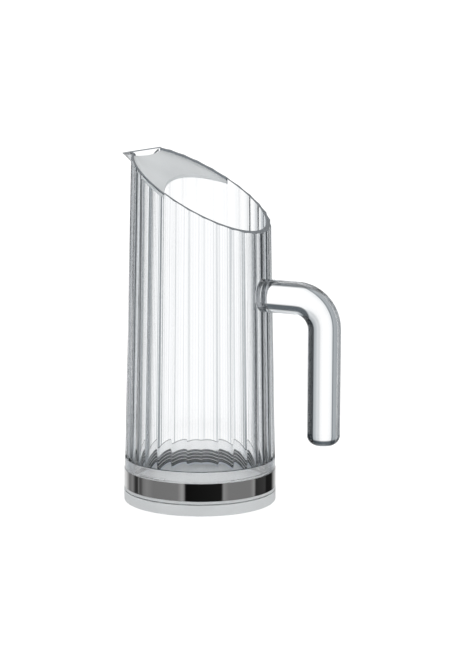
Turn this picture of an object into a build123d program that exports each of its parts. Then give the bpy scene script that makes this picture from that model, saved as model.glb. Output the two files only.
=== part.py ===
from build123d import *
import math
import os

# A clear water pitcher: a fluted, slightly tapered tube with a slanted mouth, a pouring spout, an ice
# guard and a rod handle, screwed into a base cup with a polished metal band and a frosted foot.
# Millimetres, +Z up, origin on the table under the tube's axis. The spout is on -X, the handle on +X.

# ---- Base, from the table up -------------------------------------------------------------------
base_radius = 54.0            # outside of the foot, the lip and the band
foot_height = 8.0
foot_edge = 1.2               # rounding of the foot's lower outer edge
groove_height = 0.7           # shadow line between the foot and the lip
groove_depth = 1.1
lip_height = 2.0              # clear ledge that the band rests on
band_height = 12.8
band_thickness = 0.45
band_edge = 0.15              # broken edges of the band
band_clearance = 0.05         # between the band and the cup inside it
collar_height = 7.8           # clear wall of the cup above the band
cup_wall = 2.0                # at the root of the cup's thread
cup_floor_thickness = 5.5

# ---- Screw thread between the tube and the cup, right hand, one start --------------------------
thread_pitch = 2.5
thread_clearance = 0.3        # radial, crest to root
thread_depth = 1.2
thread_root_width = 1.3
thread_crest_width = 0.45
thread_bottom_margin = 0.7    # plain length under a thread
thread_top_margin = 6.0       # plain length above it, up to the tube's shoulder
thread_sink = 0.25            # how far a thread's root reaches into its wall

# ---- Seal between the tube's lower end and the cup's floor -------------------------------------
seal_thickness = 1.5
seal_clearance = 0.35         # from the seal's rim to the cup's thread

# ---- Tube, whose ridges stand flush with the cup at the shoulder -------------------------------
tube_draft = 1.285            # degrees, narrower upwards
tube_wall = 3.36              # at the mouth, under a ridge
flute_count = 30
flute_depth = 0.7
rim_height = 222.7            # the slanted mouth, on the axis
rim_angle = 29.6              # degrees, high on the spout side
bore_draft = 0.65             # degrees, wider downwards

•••

#### THE PROBLEM:
Print the material above once more, exactly.

#### FULL SOLUTION:
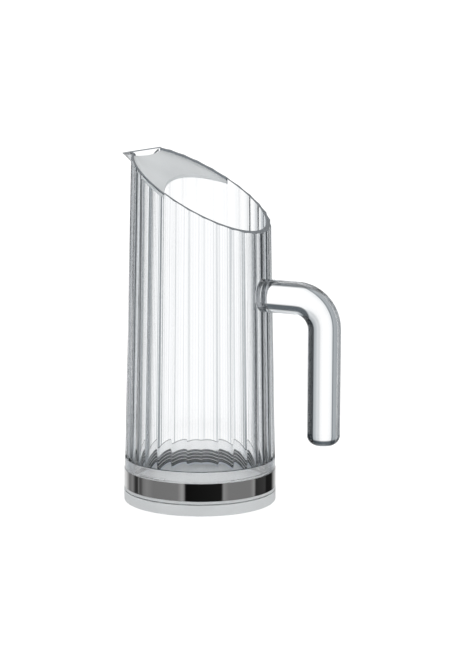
Turn this picture of an object into a build123d program that exports each of its parts. Then give the bpy scene script that makes this picture from that model, saved as model.glb. Output the two files only.
=== part.py ===
from build123d import *
import math
import os

# A clear water pitcher: a fluted, slightly tapered tube with a slanted mouth, a pouring spout, an ice
# guard and a rod handle, screwed into a base cup with a polished metal band and a frosted foot.
# Millimetres, +Z up, origin on the table under the tube's axis. The spout is on -X, the handle on +X.

# ---- Base, from the table up -------------------------------------------------------------------
base_radius = 54.0            # outside of the foot, the lip and the band
foot_height = 8.0
foot_edge = 1.2               # rounding of the foot's lower outer edge
groove_height = 0.7           # shadow line between the foot and the lip
groove_depth = 1.1
lip_height = 2.0              # clear ledge that the band rests on
band_height = 12.8
band_thickness = 0.45
band_edge = 0.15              # broken edges of the band
band_clearance = 0.05         # between the band and the cup inside it
collar_height = 7.8           # clear wall of the cup above the band
cup_wall = 2.0                # at the root of the cup's thread
cup_floor_thickness = 5.5

# ---- Screw thread between the tube and the cup, right hand, one start --------------------------
thread_pitch = 2.5
thread_clearance = 0.3        # radial, crest to root
thread_depth = 1.2
thread_root_width = 1.3
thread_crest_width = 0.45
thread_bottom_margin = 0.7    # plain length under a thread
thread_top_margin = 6.0       # plain length above it, up to the tube's shoulder
thread_sink = 0.25            # how far a thread's root reaches into its wall

# ---- Seal between the tube's lower end and the cup's floor -------------------------------------
seal_thickness = 1.5
seal_clearance = 0.35         # from the seal's rim to the cup's thread

# ---- Tube, whose ridges stand flush with the cup at the shoulder -------------------------------
tube_draft = 1.285            # degrees, narrower upwards
tube_wall = 3.36              # at the mouth, under a ridge
flute_count = 30
flute_depth = 0.7
rim_height = 222.7            # the slanted mouth, on the axis
rim_angle = 29.6              # degrees, high on the spout side
bore_draft = 0.65             # degrees, wider downwards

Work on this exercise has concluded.